# [Task statement]
The data below holds a line containing "its own arc." and a line containing "obj.parent = empty"; please quote exactly those two lines and every line between them, and nothing else.

## start Dataset records

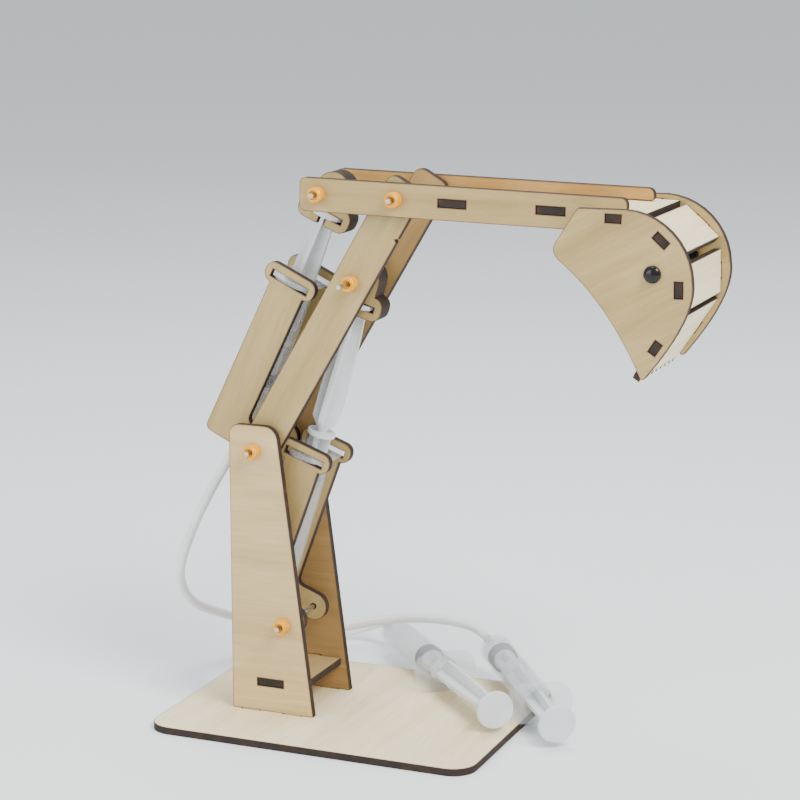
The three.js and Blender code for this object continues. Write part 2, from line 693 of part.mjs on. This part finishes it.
// The clevis holes are long, because each one stands open around a shaft that swings on its own arc.
addSlave(kit, 'lower_slave', TOWER_LOW, LOWER_CRADLE_ANGLE, middlePivot, LOWER_REACH,
  { half: 2.2, low: -3.2, high: 2.7 });
addSlave(kit, 'upper_slave', TOWER_TOP, UPPER_CRADLE_ANGLE, tailPivot, UPPER_REACH,
  { half: 3, low: -3, high: 3 });
addMaster(kit, 'master_a', MASTER_A);
addMaster(kit, 'master_b', MASTER_B);
addTubes(kit);

export default kit;
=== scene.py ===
"""Hydraulic arm kit: looks for a plywood digger arm moved by syringes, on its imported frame."""

import json
import math

import bmesh
import bpy
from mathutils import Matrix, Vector


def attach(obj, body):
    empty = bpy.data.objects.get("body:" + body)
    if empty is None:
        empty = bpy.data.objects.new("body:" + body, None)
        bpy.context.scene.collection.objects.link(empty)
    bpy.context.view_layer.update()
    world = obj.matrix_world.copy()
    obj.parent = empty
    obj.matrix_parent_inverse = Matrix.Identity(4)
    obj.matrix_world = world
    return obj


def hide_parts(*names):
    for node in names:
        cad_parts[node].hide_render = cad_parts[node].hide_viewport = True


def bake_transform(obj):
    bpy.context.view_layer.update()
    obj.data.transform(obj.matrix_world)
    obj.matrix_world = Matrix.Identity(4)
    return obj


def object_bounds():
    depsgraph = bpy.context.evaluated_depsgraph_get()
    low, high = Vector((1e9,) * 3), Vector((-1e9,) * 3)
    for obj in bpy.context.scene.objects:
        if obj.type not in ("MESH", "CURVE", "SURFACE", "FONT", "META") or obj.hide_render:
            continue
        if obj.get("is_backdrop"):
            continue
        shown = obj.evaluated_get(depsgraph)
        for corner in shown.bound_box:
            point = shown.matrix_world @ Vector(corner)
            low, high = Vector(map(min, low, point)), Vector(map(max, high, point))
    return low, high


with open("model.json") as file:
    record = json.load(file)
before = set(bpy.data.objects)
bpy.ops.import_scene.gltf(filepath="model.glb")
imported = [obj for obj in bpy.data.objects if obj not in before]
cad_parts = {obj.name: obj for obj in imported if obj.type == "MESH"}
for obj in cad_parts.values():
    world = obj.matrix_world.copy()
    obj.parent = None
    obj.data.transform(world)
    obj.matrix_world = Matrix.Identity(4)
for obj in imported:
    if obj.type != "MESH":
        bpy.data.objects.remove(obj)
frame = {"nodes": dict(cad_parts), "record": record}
cad_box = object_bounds()

MM = 0.001


# ---------------------------------------------------------------- camera

CAMERA_AZIMUTH = 22.56
CAMERA_PITCH = 11.79
CAMERA_DISTANCE = 0.941
CAMERA_TARGET = Vector((0.0201, 0.0, 0.1362))
CAMERA_LENS = 104.3


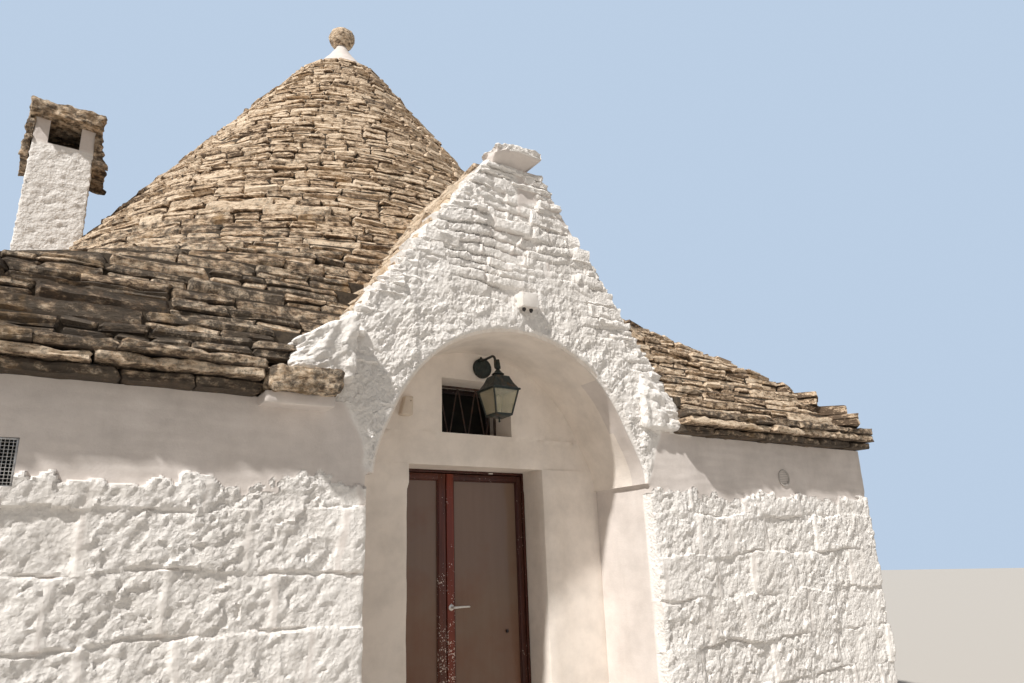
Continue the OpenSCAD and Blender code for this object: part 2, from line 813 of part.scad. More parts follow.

## end Dataset records

# [Task result]
// The clevis holes are long, because each one stands open around a shaft that swings on its own arc.
addSlave(kit, 'lower_slave', TOWER_LOW, LOWER_CRADLE_ANGLE, middlePivot, LOWER_REACH,
  { half: 2.2, low: -3.2, high: 2.7 });
addSlave(kit, 'upper_slave', TOWER_TOP, UPPER_CRADLE_ANGLE, tailPivot, UPPER_REACH,
  { half: 3, low: -3, high: 3 });
addMaster(kit, 'master_a', MASTER_A);
addMaster(kit, 'master_b', MASTER_B);
addTubes(kit);

export default kit;
=== scene.py ===
"""Hydraulic arm kit: looks for a plywood digger arm moved by syringes, on its imported frame."""

import json
import math

import bmesh
import bpy
from mathutils import Matrix, Vector


def attach(obj, body):
    empty = bpy.data.objects.get("body:" + body)
    if empty is None:
        empty = bpy.data.objects.new("body:" + body, None)
        bpy.context.scene.collection.objects.link(empty)
    bpy.context.view_layer.update()
    world = obj.matrix_world.copy()
    obj.parent = empty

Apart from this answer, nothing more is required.